Содержание сельских школ (земских и церковно-приходских) почти целиком ложилось на плечи самих крестьян (помещение, отопление, квартиру учителю, сторож), а уровень обучения был очень низким. В приговоре в I Госдуму схода Спасо-Липецкого сельского общества (Смоленская губ., 4 июня 1906 г.) говорилось: «Страдаем мы также от духовной темноты, от невежества. В селе у нас есть церковная школа, которая ничего населению не приносит. Обучение же в ней с платой (за каждого ученика вносится 1 р. денег и воз дров, а также натурой). Те скудные знания, которые дети получают в школе, скоро забываются. О библиотеках и читальнях и помину нет» [2, т. 1, с. 185].

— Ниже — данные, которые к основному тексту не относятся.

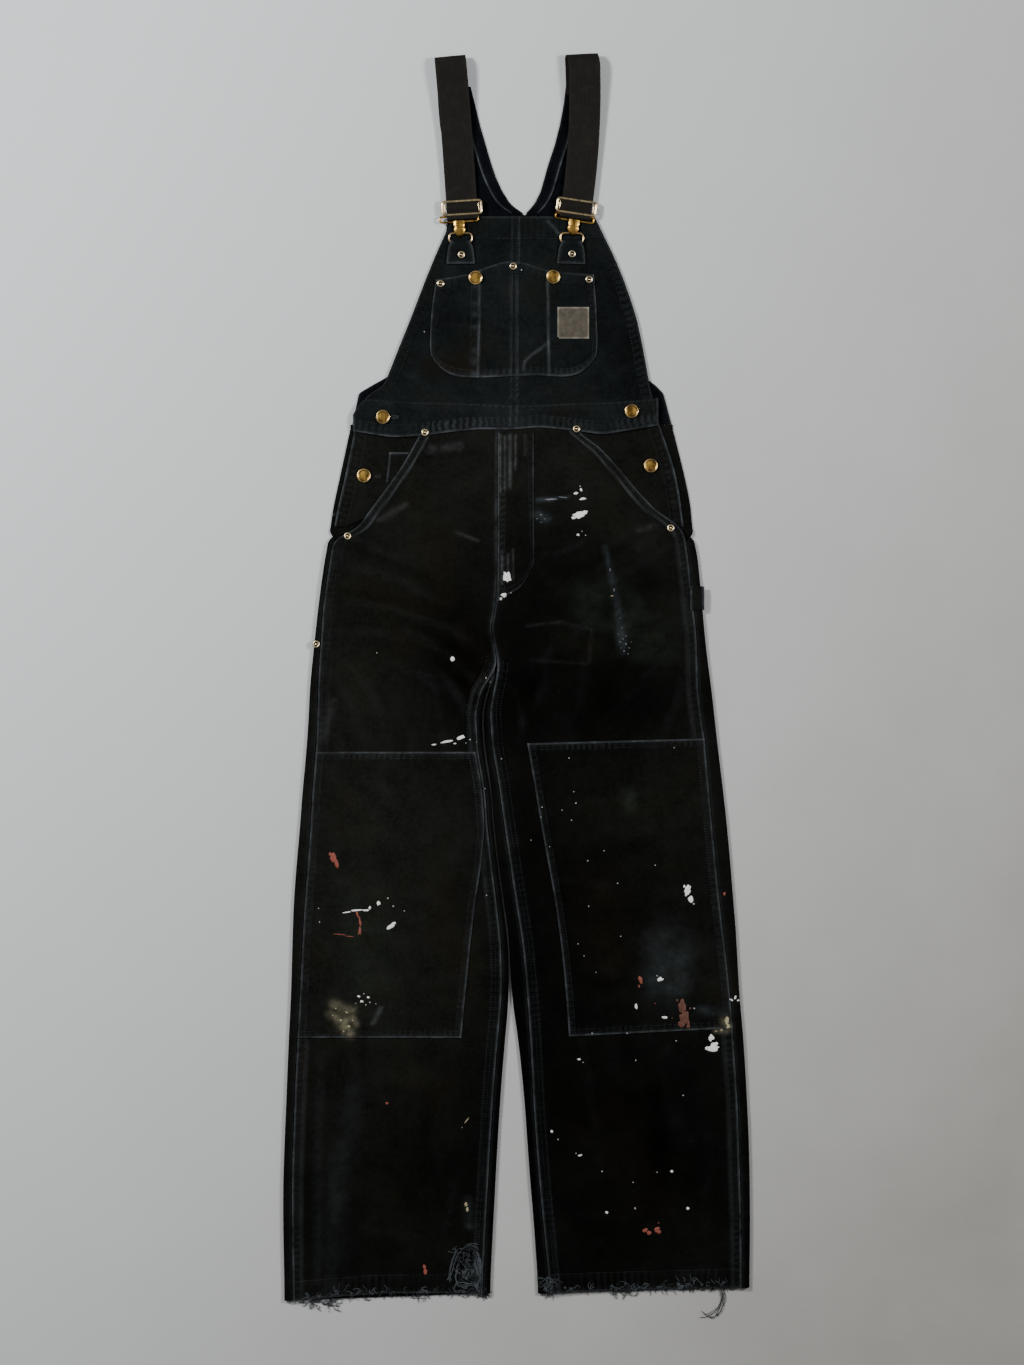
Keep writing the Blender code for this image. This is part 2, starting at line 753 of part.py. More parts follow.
def hook_frame(name, buckle):
    """A frame round the strap's end, with the hook that goes over the ring."""

    def keep(i, j):
        return (i == 2) if j >= 3 else (j != 1 or i in (0, 4))

    rows = tuple(HOOK_ROWS["up"])
    return stamping(name, HOOK_COLUMNS, rows, keep, buckle, HOOK_ROWS["high"], "hook_")


def tab_ring(name, buckle):
    level = [RING_HIGH] * len(RING_ROWS)
    frame = lambda i, j: (i, j) != (1, 1)
    return stamping(name, RING_COLUMNS, RING_ROWS, frame, buckle, level, "ring_")


def bib_tab(name, buckle):
    rows = list(range(len(TAB["up"])))

    def place(column, row):
        return (TAB["width"][row] * column, TAB["up"][row], TAB["high"][row])

    mesh = sheet([-0.5, 0.5], rows, place, faces_up=False)
    return set_down(finish(name, mesh, CANVAS, TAB_CLOTH, grows=0.0), buckle, "ring_")


def seat(surface, across, up, radius):
    """The height at which a flat piece of that radius just clears a surface."""
    highest = surface(across, up)
    for step in range(8):
        turn = step * math.pi / 4
        at = (across + radius * math.cos(turn), up + radius * math.sin(turn))
        highest = max(highest, surface(*at))
    return highest + SEAT_GAP


def turned(name, profile, sides, across, up, high):
    """A round brass piece, turned from its profile of radii and heights."""
    mesh = bmesh.new()
    start = [mesh.verts.new((0, 0, profile["high"][0]))]
    for out, level in zip(profile["out"], profile["high"]):
        start.append(mesh.verts.new((out, 0, level)))
    start.append(mesh.verts.new((0, 0, profile["high"][-1])))
    edges = [mesh.edges.new(pair) for pair in zip(start[:-1], start[1:])]
    bmesh.ops.spin(
        mesh,
        geom=start + edges,
        cent=(0, 0, 0),
        axis=(0, 0, 1),
        angle=2 * math.pi,
        steps=sides,
        use_merge=True,
    )
    bmesh.ops.remove_doubles(mesh, verts=mesh.verts, dist=0.001)
    bmesh.ops.recalc_face_normals(mesh, faces=mesh.faces)
    piece = finish(name, mesh, BRASS)
    piece.location = (across * MM, (up - MID_UP) * MM, high * MM)
    return piece


RIVET = table("out high", (RIVET_RADIUS, 0.0), (RIVET_RADIUS * 0.62, RIVET_HEIGHT))


def leg_top(leg):
    return lambda across, up: leg.low(across, up) + CLOTH


def facing_top(across, up):
    return FACING_LOW + CLOTH


def band_top(across, up):
    return BAND_LOW + 0.4 + BAND_CLOTH


def pocket_top(across, up):
    return bib_low(across, up) + 2 * CLOTH + GAP


def fold_top(across, up):
    return float(WRAP["high"].max())


def tab_top(across, up):
    return TAB["high"][-2] + TAB_CLOTH / 2 + 0.2


# The buttons and rivets: where each is, and the surface that carries it.
BUTTONS = (
    ("button_bib_r", -49.0, 1226.0, pocket_top),
    ("button_bib_l", 44.0, 1227.0, pocket_top),
    ("button_waist_r", -160.0, 1059.0, band_top),
    ("button_waist_l", 138.0, 1066.0, band_top),
    ("button_hip_r", -183.0, 989.0, facing_top),
    ("button_hip_l", 161.0, 1001.0, facing_top),
)
RIVETS = (
    ("rivet_pocket_r", -91.0, 1219.0, pocket_top),
    ("rivet_pocket_mid", -4.0, 1240.0, pocket_top),
    ("rivet_pocket_l", 87.0, 1224.0, pocket_top),
    ("rivet_waist_r", -109.8, 1040.5, band_top),
    ("rivet_waist_l", 71.8, 1044.8, band_top),
    ("rivet_mouth_r", -202.4, 916.5, leg_top(RIGHT)),
    ("rivet_mouth_l", 184.8, 926.2, leg_top(LEFT)),
    ("rivet_side_r", -240.0, 787.0, fold_top),
    ("rivet_tab_r", -66.0, 1253.5, tab_top),
    ("rivet_tab_l", 66.6, 1254.5, tab_top),
)

LABEL_SIZE = 38.0
LABEL_AT = (68.0, 1172.0)


def label_patch():
    """A bare square label, sewn on the bib pocket."""
    level = seat(pocket_top, *LABEL_AT, LABEL_SIZE / 2) - SEAT_GAP + GAP
    half = LABEL_SIZE / 2

    def place(x, y):
        return point(LABEL_AT[0] + x, LABEL_AT[1] + y, level)

    return finish("label_patch", sheet([-half, half], [-half, half], place), LABEL, 1.0)


LOOP_WIDTH = 17.0
LOOP_ENDS = (828.0, 856.0)


def hammer_loop():
    """A webbing loop over the left outseam."""
    middle = (LEFT.seam(840.0) + LEFT.fold(840.0)) / 2

    def place(x, up):
        bend = math.sin(math.pi * (up - LOOP_ENDS[0]) / (LOOP_ENDS[1] - LOOP_ENDS[0]))
        return point(middle + x, up, fold_top(0, 0) + GAP + 1.2 * bend)

    rows = list(np.linspace(*LOOP_ENDS, 5))
    half = LOOP_WIDTH / 2
    return finish("hammer_loop", sheet([-half, 0.0, half], rows, place), CANVAS, 1.2)


def make_material(name, colour, roughness, metallic):
    new = bpy.data.materials.new(name)
    new.use_nodes = True
    shader = new.node_tree.nodes["Principled BSDF"]
    shader.inputs["Base Color"].default_value = (*colour, 1.0)
    shader.inputs["Roughness"].default_value = roughness
    shader.inputs["Metallic"].default_value = metallic
    new.diffuse_color = (*colour, 1.0)
    return new


for old in list(bpy.data.objects):
    bpy.data.objects.remove(old, do_unlink=True)
materials = {}
for finish_values in (CANVAS, INSIDE, ELASTIC, BRASS, LABEL):
    materials[finish_values[0]] = make_material(*finish_values)

for letter, one_leg in LEGS:
    back_leg(f"back_leg_{letter}", one_leg)
    front_leg(f"front_leg_{letter}", one_leg, HOLE if letter == "r" else None)
    knee_panel(f"knee_panel_{letter}", one_leg)
    hip_facing(f"hip_facing_{letter}", one_leg)
fly()
coin_pocket()
bib_front()
bib_pocket()
waistband()
back_body()
neck_facing("neck_facing_r", -1, "neck_right")
neck_facing("neck_facing_l", 1, "neck_left")
label_patch()
hammer_loop()
for number, letter in enumerate("rl"):
    elastic_strap(f"elastic_strap_{letter}", number)
    slide_adjuster(f"slide_adjuster_{letter}", number)
    hook_frame(f"hook_frame_{letter}", number)
    tab_ring(f"tab_ring_{letter}", number)
    bib_tab(f"bib_tab_{letter}", number)
for name, across, up, surface in BUTTONS:
    turned(name, BUTTON, BUTTON_SIDES, across, up, seat(surface, across, up, BUTTON["out"][0]))
for name, across, up, surface in RIVETS:
    turned(name, RIVET, RIVET_SIDES, across, up, seat(surface, across, up, RIVET_RADIUS))
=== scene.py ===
"""Paint spattered bib dungarees, laid flat on a pale floor: cloth, sewing, brass and paint.

Lengths are in millimetres until a mesh is made. "across" is X, "up" starts at the lowest hem
corner, as in the cutting of the solids, and the world's Y is up less HALF_LENGTH.
"""

import math

import bmesh
import bpy
import numpy as np
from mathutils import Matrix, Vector
from mathutils.bvhtree import BVHTree


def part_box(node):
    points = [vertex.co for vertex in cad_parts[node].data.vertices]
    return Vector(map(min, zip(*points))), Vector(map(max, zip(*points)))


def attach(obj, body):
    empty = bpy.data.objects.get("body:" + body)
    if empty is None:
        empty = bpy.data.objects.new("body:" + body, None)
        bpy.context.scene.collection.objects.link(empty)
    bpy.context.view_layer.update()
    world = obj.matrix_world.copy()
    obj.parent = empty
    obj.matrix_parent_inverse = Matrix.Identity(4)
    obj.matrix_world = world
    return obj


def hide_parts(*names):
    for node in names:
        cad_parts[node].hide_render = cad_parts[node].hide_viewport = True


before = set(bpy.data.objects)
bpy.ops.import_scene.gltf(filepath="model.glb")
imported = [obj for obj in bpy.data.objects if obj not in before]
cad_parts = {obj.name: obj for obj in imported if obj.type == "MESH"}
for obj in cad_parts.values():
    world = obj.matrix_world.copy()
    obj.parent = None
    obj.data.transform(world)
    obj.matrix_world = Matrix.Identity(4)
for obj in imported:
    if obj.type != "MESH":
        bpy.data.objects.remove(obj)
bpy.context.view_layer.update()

MM = 0.001
HALF_LENGTH = 747.3
CLOTH = 1.4

# The photograph: its scale in millimetres a pixel, and the pixel of across 0, up 0.
PHOTO_SCALE = 1.2
PHOTO_ACROSS = 516.5
PHOTO_UP = 1300.0
PHOTO_WIDE = 1024
PHOTO_TALL = 1365


def from_photo(x, y):
    """Where a pixel of the photograph lies, as across and up."""
    x, y = np.asarray(x, float), np.asarray(y, float)
    return (x - PHOTO_ACROSS) * PHOTO_SCALE, (PHOTO_UP - y) * PHOTO_SCALE


def table(columns, *rows):
    """A dictionary of arrays, one for each named column."""
    return dict(zip(columns.split(), np.array(rows, float).T))


def ease(at, low, high):
    """Goes smoothly from 0 at low to 1 at high."""
    t = np.clip((at - low) / (high - low), 0.0, 1.0)
    return t * t * (3 - 2 * t)


def bell(at, middle, reach):
    """1 at the middle and less and less on both sides of it."""
    return np.exp(-(((at - middle) / reach) ** 2))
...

Более того, в среде крестьян сложилось устойчивое убеждение, что правящие круги злонамеренно препятствуют развитию народного просвещения и образования. В приговоре в I Госдуму схода крестьян с. Воскресенского Пензенского уезда и губ. (июль 1906 г.) сказано: «Все начальники поставлены смотреть, как бы к мужикам не попала хорошая книга или газета, из которой они могут узнать, как избавиться от своих притеснителей и научиться, как лучше устраивать свою жизнь. Такие книги и газеты они отбирают, называют их вредными, и непокорным людям грозят казаками» (там же).